Section 54F provides exemption on long-term capital gains arising from transfer of any asset other than a residential house, if the net consideration is invested in the purchase or construction of "a residential house" within the prescribed period. The assessee claimed exemption under Section 54F based on investment in two residential flats, A-1501 and A-1602, located in the same tower but on different floors and not adjoining each other.

The Assessing Officer denied exemption under Section 54F on the grounds that:

  • The two flats were not adjacent or capable of being converted into a single residential house;
  • The proviso to Section 54F explicitly allows exemption only if the assessee acquires one residential property;
  • There was no written agreement with the builder to treat the two flats as one unit;
  • The construction of the flats was incomplete within the stipulated period.

The learned CIT(A) upheld the Assessing Officer's decision, interpreting the amendment brought by the Finance Act, 2014, which replaced "a residential house" with "one residential house" in Section 54F, as clarificatory and retrospective. The Court relied on precedents including the Special Bench judgment in ITO vs. Sushila M. Jhaveri, affirming that the exemption is available only for investment in one residential house.

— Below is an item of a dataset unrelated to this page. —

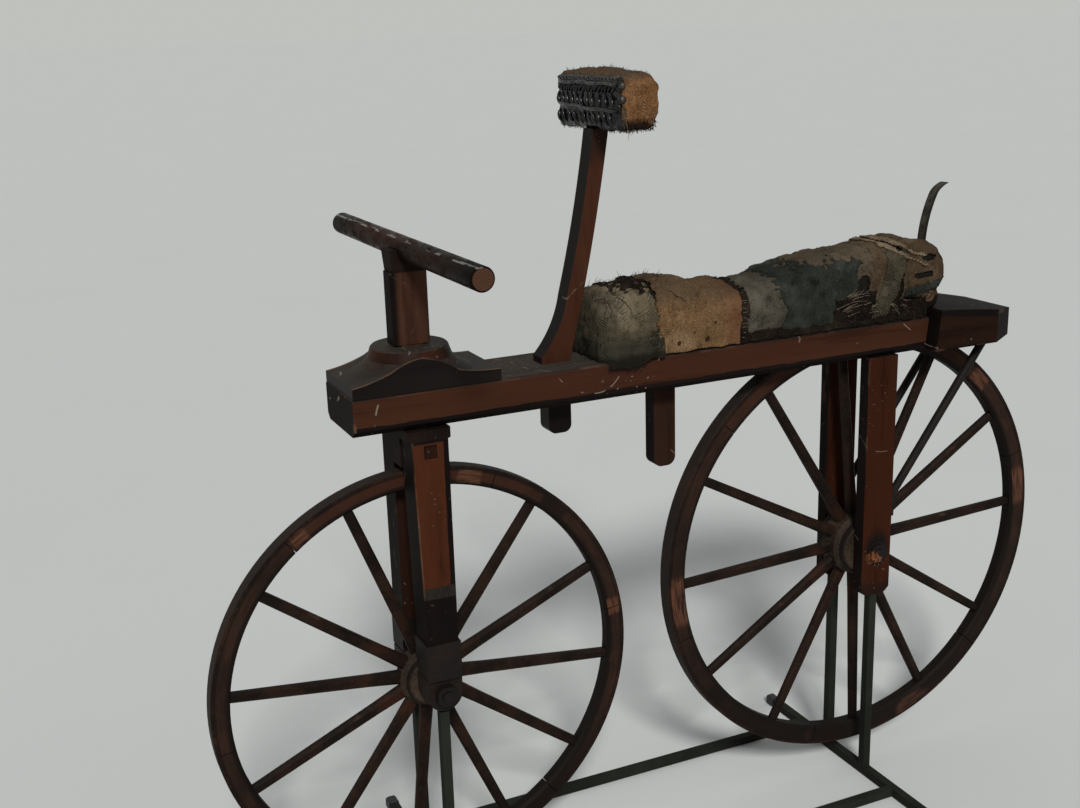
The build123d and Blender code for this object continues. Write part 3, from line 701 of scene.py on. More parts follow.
modify(cushion, "SUBSURF", levels=1, render_levels=1)
spots = read_points(cushion)
along = spots[:, 0] - rear_hub.x
free = ramp(spots[:, 2], board_top + 0.004, board_top + 0.022)
lumps = noise_at(spots, 17, 3.0) * 0.004 + noise_at(spots, 45, 8.0) * 0.0017
creases = -np.abs(noise_at(spots * np.array([1.0, 0.5, 0.5]), 34, 5.0, 2)) * 0.0032 + 0.001
pull = np.zeros(len(spots))
for tie in ties:
    pull -= 0.0032 * np.exp(-((along - tie) / 0.007) ** 2)
spots += read_points(cushion, "normal") * ((lumps + creases + pull) * (0.25 + 0.75 * free))[:, None]

rear_knob = (0.088, 0.092)
knob_reach = 0.034
knob_size = 0.011
away = np.hypot(along - rear_knob[0], spots[:, 2] - beam_top - rear_knob[1])
beside_strap = 1 - np.exp(-(spots[:, 1] / 0.022) ** 2)
knob = knob_size * np.exp(-(away / knob_reach) ** 2) * beside_strap
spots[:, 0] += knob
spots[:, 2] += knob * 0.7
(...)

The Court distinguished the decision in Gita Duggal, where the High Court allowed exemption for two adjacent flats treated as one house, on the basis that in the present case, the flats were on different floors, separated by open space, and could not be treated as one unit. The Court also referred to the report of the Income Tax Inspector confirming that the flats were distinct and the project was incomplete.

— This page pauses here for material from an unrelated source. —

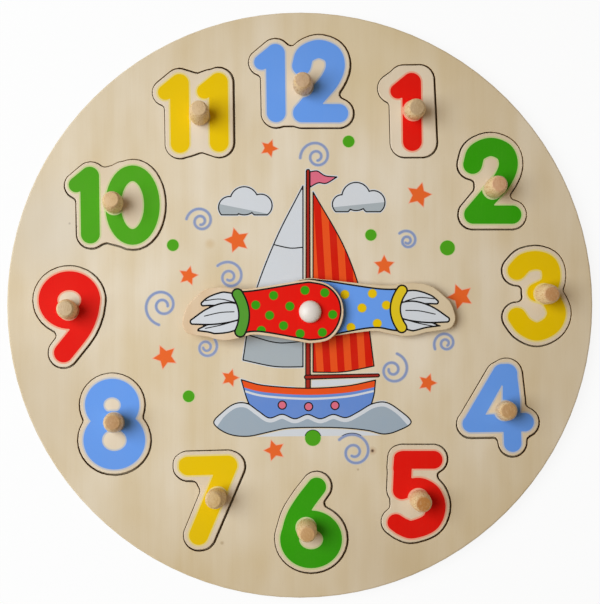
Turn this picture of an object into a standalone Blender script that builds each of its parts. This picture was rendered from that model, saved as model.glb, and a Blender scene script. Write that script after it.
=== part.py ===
"""A wooden teaching clock: a round puzzle board whose twelve numerals lift out by their pegs."""

import math

import bmesh
import bpy
import numpy as np

# The board is two plywood discs glued face to face, and the numerals are cut through the upper disc
BOARD_DIAMETER = 0.300
BACK_THICKNESS = 0.003
FACE_THICKNESS = 0.004
BOARD_EDGE_RADIUS = 0.0008

# Gap between pieces that rest on each other or turn in each other
SEAT_GAP = 0.0003

# Numeral pieces: the digits are strokes with round ends, and the wooden piece is a margin wider.
# The ring of numerals fills the board, so the digits follow the board and the strokes the digits.
SINGLE_HEIGHT_SHARE = 0.1533
PAIRED_HEIGHT_SHARE = 0.135
STROKE_WIDTH_SHARE = 0.211
PRINT_MARGIN = 0.0026
NOTCH_RADIUS = 0.0024
NUMERAL_PLAY = 0.0007

# Pegs: turned beech knobs whose tenons are glued into the numeral pieces
PEG_HEIGHT = 0.0155
PEG_BELLY_DIAMETER = 0.0102
PEG_TOP_DIAMETER = 0.0068
PEG_FOOT_DIAMETER = 0.0088
PEG_BELLY_HEIGHT = 0.0070
PEG_TENON_DIAMETER = 0.0045

# Hands: plywood paddles that turn on one pin, which sits a little off the board's centre
PIVOT_X = 0.0048
PIVOT_Y = -0.0037
HAND_THICKNESS = 0.003
HOUR_REACH = 0.0644
HOUR_HUB_DIAMETER = 0.0320
HOUR_WAIST_WIDTH = 0.0231
HOUR_BLADE_WIDTH = 0.0270
MINUTE_REACH = 0.0740
MINUTE_HUB_DIAMETER = 0.0315
MINUTE_WAIST_WIDTH = 0.0233
MINUTE_BLADE_WIDTH = 0.0272
MINUTE_BORE_OFFSET = 0.0014
MINUTE_TURN_DEGREES = 1.0
HOUR_TURN_DEGREES = 180.0

# Washers that keep the minute hand off the board and the hands off each other
SPACER_THICKNESS = 0.0015
SPACER_DIAMETER = 0.0160
WASHER_THICKNESS = 0.0008
WASHER_DIAMETER = 0.0140

# The pin is the domed half of a plastic snap rivet, and the socket is its closed half
PIN_SHANK_DIAMETER = 0.0050
DOME_DIAMETER = 0.0113
DOME_HEIGHT = 0.0042
DOME_RIM_HEIGHT = 0.0006
PIN_NOSE_LENGTH = 0.0015
PIN_NOSE_TAPER = 0.0006
SNAP_GROOVE_DEPTH = 0.00045
SNAP_LIP_HEIGHT = 0.0007
SOCKET_WALL = 0.0013
SOCKET_FLANGE_DIAMETER = 0.0150
SOCKET_FLANGE_THICKNESS = 0.0012

# Cutters run this far past the faces they cut
CUT_OVERRUN = 0.001

# Outlines are traced on a square grid and keep only the points that this tolerance needs
TRACE_STEP = 0.0006
TRACE_TOLERANCE = 0.0001
WELD_DISTANCE = 0.00001

BOARD_SIDES = 96
PEG_SIDES = 18
PIN_SIDES = 24
BORE_SIDES = 16
ARC_STEPS = 4
RIM_STEPS = 2
DOME_STEPS = 6
CURVE_STEPS = 6
OVAL_STEPS = 36

# Strokes of each digit: x and y are shares of the digit's height, the third value is a share of
# the stroke width there. An oval has its centre, its two radii and its stroke share.
DIGIT_STROKE_SHARES = {
    "0": [("oval", (0.0, 0.0, 0.244, 0.401, 0.83))],
    "1": [
        ("line", [(0.07, 0.378, 1.0), (0.08, -0.378, 1.0)]),
        ("line", [(-0.105, 0.265, 0.8), (0.07, 0.378, 1.0)]),
    ],
    "2": [
        ("curve", [(-0.228, 0.19, 1.0), (-0.18, 0.325, 1.0), (-0.02, 0.393, 0.97), (0.14, 0.33, 1.0),
                   (0.185, 0.185, 1.0), (0.12, 0.015, 1.0), (-0.025, -0.16, 1.0), (-0.22, -0.385, 0.97)]),
        ("line", [(-0.22, -0.39, 0.97), (0.23, -0.39, 0.97)]),
    ],
    "3": [
        ("curve", [(-0.224, 0.283, 1.0), (-0.136, 0.37, 1.0), (0.003, 0.397, 0.97), (0.12, 0.35, 0.97),
                   (0.158, 0.235, 0.97), (0.125, 0.115, 0.97), (-0.01, 0.04, 0.95)]),
        ("curve", [(-0.01, 0.04, 0.95), (0.125, -0.01, 0.97), (0.214, -0.175, 1.0), (0.16, -0.32, 1.0),
                   (0.003, -0.397, 0.97), (-0.14, -0.34, 0.97), (-0.224, -0.233, 0.97)]),
    ],
    "4": [
        ("line", [(0.01, 0.37, 0.8), (-0.311, -0.19, 0.86)]),
        ("line", [(0.01, 0.37, 0.8), (0.095, 0.375, 1.14)]),
        ("line", [(0.095, 0.375, 1.14), (0.15, 0.088, 0.93)]),
        ("line", [(0.15, 0.088, 0.93), (0.167, -0.4, 0.93)]),
        ("line", [(-0.311, -0.19, 0.9), (0.303, -0.171, 0.98)]),
    ],
    "5": [
        ("line", [(-0.151, 0.397, 0.95), (0.197, 0.397, 0.95)]),
        ("line", [(-0.151, 0.397, 0.95), (-0.166, 0.048, 0.95)]),
        ("line", [(-0.178, 0.415, 0.72), (-0.187, 0.3, 0.72)]),
        ("curve", [(-0.166, 0.048, 0.95), (-0.048, 0.08, 0.97), (0.066, 0.077, 1.0), (0.18, 0.0, 1.0),
                   (0.226, -0.152, 1.0), (0.158, -0.318, 1.0), (-0.037, -0.399, 0.95),
                   (-0.15, -0.373, 0.93), (-0.234, -0.32, 0.9)]),
    ],
    "6": [
        ("curve", [(0.061, 0.395, 1.0), (-0.061, 0.235, 1.02), (-0.171, 0.053, 1.02), (-0.237, -0.168, 1.0)]),
        ("oval", (0.0, -0.182, 0.237, 0.214, 1.0)),
    ],
    "7": [
        ("line", [(-0.223, 0.374, 1.0), (0.213, 0.386, 1.0)]),
        ("line", [(-0.262, 0.397, 0.62), (-0.262, 0.357, 0.62)]),
        ("line", [(0.213, 0.381, 1.03), (-0.107, -0.392, 1.02)]),
    ],
    "8": [
        ("oval", (-0.024, 0.208, 0.198, 0.187, 0.98)),
        ("oval", (0.0, -0.181, 0.239, 0.216, 1.0)),
    ],
    "9": [
        ("oval", (-0.002, 0.184, 0.235, 0.213, 1.0)),
        ("curve", [(0.234, 0.198, 1.0), (0.208, 0.034, 1.0), (0.126, -0.147, 1.02), (-0.066, -0.394, 1.02)]),
    ],
}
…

Thus, the Court concluded that the assessee cannot claim exemption for both flats together under Section 54F. However, the Court held that exemption can be allowed for investment in one of the flats only, as supported by the judgment of the Punjab & Haryana High Court in Pavan Arya vs. CIT.

Issue 3: Denial of Exemption on Ground of Incomplete Construction

The Assessing Officer and CIT(A) denied exemption under Section 54F partly on the ground that the construction of the flats or the tower was not completed within three years from the date of transfer. The ITI report indicated that the lift was not installed and the project was incomplete.

The Court observed that Section 54F is a beneficial provision intended to encourage reinvestment of long-term capital gains in residential property. The assessee had made full payment for the flats and had taken possession, with substantial construction completed. The Court held that mere non-installation of lift or minor finishing works pending cannot be a ground to deny exemption.

Therefore, the Court directed that exemption under Section 54F be allowed on the higher amount invested in one flat (Rs. 44,13,775/-), while the balance amount invested in the second flat would be liable to tax as long-term capital gain.

Significant Holdings

"The proviso to Section 54F makes it explicitly clear that the exemption is allowable only if the assessee has acquired one residential property only."

"The amendment brought in the statute amending 'a residential house' to 'one residential house' has been brought w.e.f. 1st April, 2014, and therefore, such an amendment being clarificatory in nature has to be given retrospective effect."

"Two different residential flats which are not adjacent and separated with space and on two different storeys cannot constitute 'a residential house' for the purpose of Section 54F."

"Merely because certain finishing work such as installation of lift has not been done, it cannot be held that exemption u/s.54F should be denied where the assessee has made entire payment and taken possession of the flat."

The Court's final determinations were:

  • Exemption under Section 54 is not available as the original asset sold was a plot, not a residential house.
  • Exemption under Section 54F can be allowed only for investment in one residential flat, not for two separate flats located on different floors and not adjoining.
  • Exemption under Section 54F cannot be denied solely on the ground of incomplete construction if possession is taken and substantial construction is complete.
  • The Assessing Officer is directed to allow exemption under Section 54F for the amount invested in one flat, and the balance long-term capital gain will be taxable.